Political affiliation was measured by asking respondents whether they considered themselves to be Republican, Democrat or Independent (dummy coded 1, −1, and 0, respectively). Political orientation was measured by asking respondents whether they would describe their political views as “very conservative” (−2), “conservative” (−1), “moderate” (0), “liberal” (1), or “very liberal” (2).

As noted earlier, present political climate was measured as follows: if the president in power at the time of the survey shared the respondent's political affiliation (i.e., both Democrats or both Republicans), the political climate was favorable. If the president was not aligned with the respondent's political affiliation, (i.e., one Democratic and the other Republican), the political climate was unfavorable. Independents were always treated as being in an intermediate political climate. Thus, in 2002, 2005, and 2007, where the administration was Republican (with George W. Bush as president), the political climate was favorable for Republicans and unfavorable for Democrats. In contrast, in 2009 and 2010, where the administration was Democrat (with Barack Obama as president), the political climate was favorable for Democrats and unfavorable for Republicans. For analyses of past life satisfaction, we also examined past political climate. This variable was defined in the same way, except that it was based on the president in office 5 years before the survey was taken. Thus, for the 2002 data set, the past president was a Democrat (William J. Clinton in 1997) and, for all other years, the past president was a Republican (George W. Bush, from his incumbency in 2000 to his second term in office in 2005).


Variations in sample size across reported analyses reflect the effect of case-wise or list-wise deletion of cases with missing data. Analyses of covariance (ANCOVAs) were used to test the favorability and asymmetric sensitivity hypotheses. All ANCOVAs controlled for demographic factors typically controlled in other studies. These included respondents' sex (1 = male, 2 = female), age (years) and age squared (as in [4]), education level (1 = no high school, 2 = some high school, 3 = high school graduate, 4 = high school graduate plus vocational training, 5 = some college, 6 = college graduate, 7 = postgraduate or professional training after completing college), income (1 = <$10,000, 2 = $10,000–$20,000, 3 = $20,000–$30,000, 4 = $30,000–$40,000, 5 = $40,000–$50,000, 6 = $50,000–$75,000, 7 = $75,000–$100,000, 8 = >100,000), and relationship status (0 = never married, separated, divorced, or widowed; 1 = married or living with a partner).

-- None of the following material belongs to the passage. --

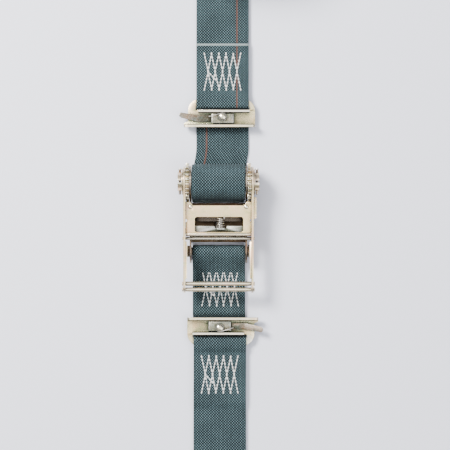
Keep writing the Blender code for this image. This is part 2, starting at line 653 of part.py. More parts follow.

Additionally, we controlled for religiosity (“How important is religion in your life?”; 1 = very important, 4 = not at all important), which has been shown to mediate the predictive effect of conservatism on life satisfaction [5]. We also controlled for US real (i.e., inflation-adjusted) gross domestic product (GDP) per capita as an exogenous, year-level indicator of economic conditions. Although we already control for personal income, we included real GDP per capita given that the years of favorable political climate for Republicans were prior to the Great Recession (i.e., 2002, 2005, and 2007), while those for Democrats were after the Great Recession (i.e., 2009 and 2010). Thus, we wanted to control for macro-level annual variations in an inflation-adjusted per capita economic indicator that is well regarded as a measure of a country's standard of living in a given year. Finally, ANCOVAs for future and past life satisfaction controlled for present life satisfaction, given that the latter was positively correlated with both past (r = .27, p<.001) and future (r = .50, p<.001) life satisfaction and assessed immediately prior to past and future assessments. Past and future life satisfaction measures were uncorrelated (r = −.02, p = .12) and ANCOVAs on each of these measures did not control for the other measure.

In addition to the ANCOVAs, we report comparable results from analyses of variance (ANOVAs) in which none of the aforementioned covariates were controlled, following the recommendations of [43]. Unless otherwise indicated, two-tailed significance values are reported and p values less than .05 are reported as significant. We report partial eta squared values as a measure of effect size for ANCOVA and ANOVA results. Although it has been proposed that omega squared is an unbiased measure of population effect size [44], it is now generally regarded that omega squared is systematically biased in that it underestimates effect size [45].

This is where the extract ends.